» **WORK INSTRUCTIONS**
Look for the string "with" in every line, and copy each line that has it.

━━ DATA SHOWN ━━

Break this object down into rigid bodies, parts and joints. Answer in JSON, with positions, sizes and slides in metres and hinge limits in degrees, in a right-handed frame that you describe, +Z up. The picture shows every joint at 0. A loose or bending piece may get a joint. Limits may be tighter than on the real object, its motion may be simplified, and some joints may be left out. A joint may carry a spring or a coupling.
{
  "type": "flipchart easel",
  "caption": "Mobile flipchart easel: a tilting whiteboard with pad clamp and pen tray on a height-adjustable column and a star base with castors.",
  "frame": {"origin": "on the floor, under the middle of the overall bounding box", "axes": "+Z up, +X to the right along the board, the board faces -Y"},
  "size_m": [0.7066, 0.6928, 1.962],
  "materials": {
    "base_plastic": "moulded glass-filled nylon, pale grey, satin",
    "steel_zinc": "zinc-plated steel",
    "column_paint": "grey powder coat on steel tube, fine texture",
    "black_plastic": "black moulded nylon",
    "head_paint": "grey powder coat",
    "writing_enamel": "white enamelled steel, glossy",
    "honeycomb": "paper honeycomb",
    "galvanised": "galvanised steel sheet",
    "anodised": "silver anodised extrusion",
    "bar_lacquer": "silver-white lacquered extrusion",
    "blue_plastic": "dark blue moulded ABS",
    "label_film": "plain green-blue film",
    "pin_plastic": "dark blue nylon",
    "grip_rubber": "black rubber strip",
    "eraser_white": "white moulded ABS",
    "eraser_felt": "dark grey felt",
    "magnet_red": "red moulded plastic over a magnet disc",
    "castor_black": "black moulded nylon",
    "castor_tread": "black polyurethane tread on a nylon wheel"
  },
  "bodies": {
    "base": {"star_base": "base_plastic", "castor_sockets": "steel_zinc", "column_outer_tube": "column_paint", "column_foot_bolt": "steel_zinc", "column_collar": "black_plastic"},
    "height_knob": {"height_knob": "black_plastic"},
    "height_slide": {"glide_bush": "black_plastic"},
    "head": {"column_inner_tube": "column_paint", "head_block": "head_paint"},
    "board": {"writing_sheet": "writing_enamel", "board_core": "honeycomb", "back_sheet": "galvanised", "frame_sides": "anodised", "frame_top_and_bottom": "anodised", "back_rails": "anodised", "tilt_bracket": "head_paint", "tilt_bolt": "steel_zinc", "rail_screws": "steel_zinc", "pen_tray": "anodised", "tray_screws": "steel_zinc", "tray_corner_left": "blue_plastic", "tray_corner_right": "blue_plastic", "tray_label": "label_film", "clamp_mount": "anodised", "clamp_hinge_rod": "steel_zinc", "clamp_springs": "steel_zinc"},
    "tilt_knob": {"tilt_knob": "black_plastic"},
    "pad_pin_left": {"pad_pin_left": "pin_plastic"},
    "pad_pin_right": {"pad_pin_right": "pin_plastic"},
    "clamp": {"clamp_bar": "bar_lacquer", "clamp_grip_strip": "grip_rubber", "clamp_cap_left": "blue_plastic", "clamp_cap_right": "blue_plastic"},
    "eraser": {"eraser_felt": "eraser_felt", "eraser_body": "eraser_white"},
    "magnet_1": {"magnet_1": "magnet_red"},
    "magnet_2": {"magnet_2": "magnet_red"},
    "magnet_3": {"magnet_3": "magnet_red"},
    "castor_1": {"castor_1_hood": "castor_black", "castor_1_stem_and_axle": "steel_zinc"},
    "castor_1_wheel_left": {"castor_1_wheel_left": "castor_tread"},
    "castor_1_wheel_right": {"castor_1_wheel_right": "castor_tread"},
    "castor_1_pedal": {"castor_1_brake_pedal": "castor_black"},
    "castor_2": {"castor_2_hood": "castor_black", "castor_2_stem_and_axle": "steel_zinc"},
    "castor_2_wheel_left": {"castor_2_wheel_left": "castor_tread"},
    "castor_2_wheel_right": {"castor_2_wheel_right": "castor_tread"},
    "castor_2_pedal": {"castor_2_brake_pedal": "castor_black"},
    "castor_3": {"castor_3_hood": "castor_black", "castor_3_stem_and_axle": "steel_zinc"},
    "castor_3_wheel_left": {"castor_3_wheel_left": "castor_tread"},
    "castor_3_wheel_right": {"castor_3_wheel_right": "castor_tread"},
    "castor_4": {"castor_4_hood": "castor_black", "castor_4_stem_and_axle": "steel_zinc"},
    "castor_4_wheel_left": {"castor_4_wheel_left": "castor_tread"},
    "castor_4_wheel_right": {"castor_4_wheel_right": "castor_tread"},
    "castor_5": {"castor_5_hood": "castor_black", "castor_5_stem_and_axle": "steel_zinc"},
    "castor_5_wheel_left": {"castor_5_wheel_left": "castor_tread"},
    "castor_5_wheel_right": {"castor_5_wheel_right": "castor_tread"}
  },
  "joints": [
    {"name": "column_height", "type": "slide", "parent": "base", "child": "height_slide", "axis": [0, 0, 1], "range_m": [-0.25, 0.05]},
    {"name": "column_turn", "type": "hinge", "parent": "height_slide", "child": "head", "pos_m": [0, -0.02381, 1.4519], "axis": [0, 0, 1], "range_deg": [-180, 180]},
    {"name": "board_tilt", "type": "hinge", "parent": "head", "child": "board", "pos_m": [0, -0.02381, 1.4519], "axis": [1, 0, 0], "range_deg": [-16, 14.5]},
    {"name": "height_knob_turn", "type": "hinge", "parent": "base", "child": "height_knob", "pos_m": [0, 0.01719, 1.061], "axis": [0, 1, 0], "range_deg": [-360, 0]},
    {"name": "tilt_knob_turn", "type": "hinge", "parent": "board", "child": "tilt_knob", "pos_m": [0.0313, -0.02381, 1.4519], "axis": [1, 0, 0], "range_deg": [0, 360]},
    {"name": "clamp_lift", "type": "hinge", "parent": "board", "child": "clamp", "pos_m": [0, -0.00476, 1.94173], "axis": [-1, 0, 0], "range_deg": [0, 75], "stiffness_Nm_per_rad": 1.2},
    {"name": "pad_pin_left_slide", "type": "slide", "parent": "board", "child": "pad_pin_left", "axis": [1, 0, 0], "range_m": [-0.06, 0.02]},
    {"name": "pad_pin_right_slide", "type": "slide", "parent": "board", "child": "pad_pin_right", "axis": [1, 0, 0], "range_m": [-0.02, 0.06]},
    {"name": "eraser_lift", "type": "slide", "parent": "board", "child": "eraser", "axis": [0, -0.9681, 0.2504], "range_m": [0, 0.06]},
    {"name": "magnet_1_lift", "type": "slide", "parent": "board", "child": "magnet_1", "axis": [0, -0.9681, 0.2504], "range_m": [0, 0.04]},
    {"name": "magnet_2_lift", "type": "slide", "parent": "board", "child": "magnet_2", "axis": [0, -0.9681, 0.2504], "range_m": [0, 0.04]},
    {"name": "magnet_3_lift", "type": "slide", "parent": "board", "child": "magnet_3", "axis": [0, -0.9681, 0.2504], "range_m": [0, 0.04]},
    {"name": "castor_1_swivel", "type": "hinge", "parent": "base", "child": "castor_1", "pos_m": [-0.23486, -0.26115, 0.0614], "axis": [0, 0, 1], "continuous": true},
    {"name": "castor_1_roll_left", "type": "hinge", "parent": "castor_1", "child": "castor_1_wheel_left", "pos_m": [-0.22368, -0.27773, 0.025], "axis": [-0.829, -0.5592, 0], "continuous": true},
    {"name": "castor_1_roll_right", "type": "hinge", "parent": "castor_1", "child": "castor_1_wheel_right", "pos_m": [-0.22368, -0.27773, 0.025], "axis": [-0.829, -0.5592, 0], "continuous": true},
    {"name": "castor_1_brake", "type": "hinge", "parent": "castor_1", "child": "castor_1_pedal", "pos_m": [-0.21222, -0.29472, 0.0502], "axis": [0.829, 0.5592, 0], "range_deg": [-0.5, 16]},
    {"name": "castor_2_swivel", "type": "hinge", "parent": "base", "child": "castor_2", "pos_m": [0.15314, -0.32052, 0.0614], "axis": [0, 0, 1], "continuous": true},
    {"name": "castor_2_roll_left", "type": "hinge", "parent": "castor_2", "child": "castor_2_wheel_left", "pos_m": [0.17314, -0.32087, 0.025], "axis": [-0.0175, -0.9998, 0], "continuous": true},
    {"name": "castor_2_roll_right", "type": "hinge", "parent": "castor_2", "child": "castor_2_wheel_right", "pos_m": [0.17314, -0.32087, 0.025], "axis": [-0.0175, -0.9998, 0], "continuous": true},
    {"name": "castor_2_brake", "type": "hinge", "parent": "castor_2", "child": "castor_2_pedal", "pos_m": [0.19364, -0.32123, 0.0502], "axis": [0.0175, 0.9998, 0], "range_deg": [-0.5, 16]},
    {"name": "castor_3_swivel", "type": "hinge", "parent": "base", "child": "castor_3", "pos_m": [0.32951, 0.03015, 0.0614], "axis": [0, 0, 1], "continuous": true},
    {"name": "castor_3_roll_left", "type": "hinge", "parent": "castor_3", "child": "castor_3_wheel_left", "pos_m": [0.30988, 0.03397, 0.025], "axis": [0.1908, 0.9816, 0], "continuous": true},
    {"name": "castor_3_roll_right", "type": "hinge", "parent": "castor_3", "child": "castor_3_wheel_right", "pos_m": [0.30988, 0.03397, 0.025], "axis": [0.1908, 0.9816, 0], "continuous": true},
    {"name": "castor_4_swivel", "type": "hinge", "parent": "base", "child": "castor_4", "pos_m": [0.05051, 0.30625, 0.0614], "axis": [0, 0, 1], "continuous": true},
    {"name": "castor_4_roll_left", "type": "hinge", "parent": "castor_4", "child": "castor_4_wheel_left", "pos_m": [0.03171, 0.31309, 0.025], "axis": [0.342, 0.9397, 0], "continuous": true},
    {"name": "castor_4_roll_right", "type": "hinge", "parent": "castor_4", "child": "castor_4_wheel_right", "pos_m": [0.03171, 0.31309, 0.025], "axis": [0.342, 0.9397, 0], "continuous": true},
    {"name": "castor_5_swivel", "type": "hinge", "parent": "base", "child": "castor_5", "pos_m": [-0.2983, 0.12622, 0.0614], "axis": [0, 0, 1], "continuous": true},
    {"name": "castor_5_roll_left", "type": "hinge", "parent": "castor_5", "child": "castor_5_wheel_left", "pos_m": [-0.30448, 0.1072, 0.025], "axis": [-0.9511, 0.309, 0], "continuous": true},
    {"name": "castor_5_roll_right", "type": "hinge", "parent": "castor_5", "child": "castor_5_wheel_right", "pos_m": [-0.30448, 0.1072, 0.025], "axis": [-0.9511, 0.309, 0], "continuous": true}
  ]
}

━━━

» **REPLY TO THE EXERCISE**
Break this object down into rigid bodies, parts and joints. Answer in JSON, with positions, sizes and slides in metres and hinge limits in degrees, in a right-handed frame that you describe, +Z up. The picture shows every joint at 0. A loose or bending piece may get a joint. Limits may be tighter than on the real object, its motion may be simplified, and some joints may be left out. A joint may carry a spring or a coupling.
  "caption": "Mobile flipchart easel: a tilting whiteboard with pad clamp and pen tray on a height-adjustable column and a star base with castors.",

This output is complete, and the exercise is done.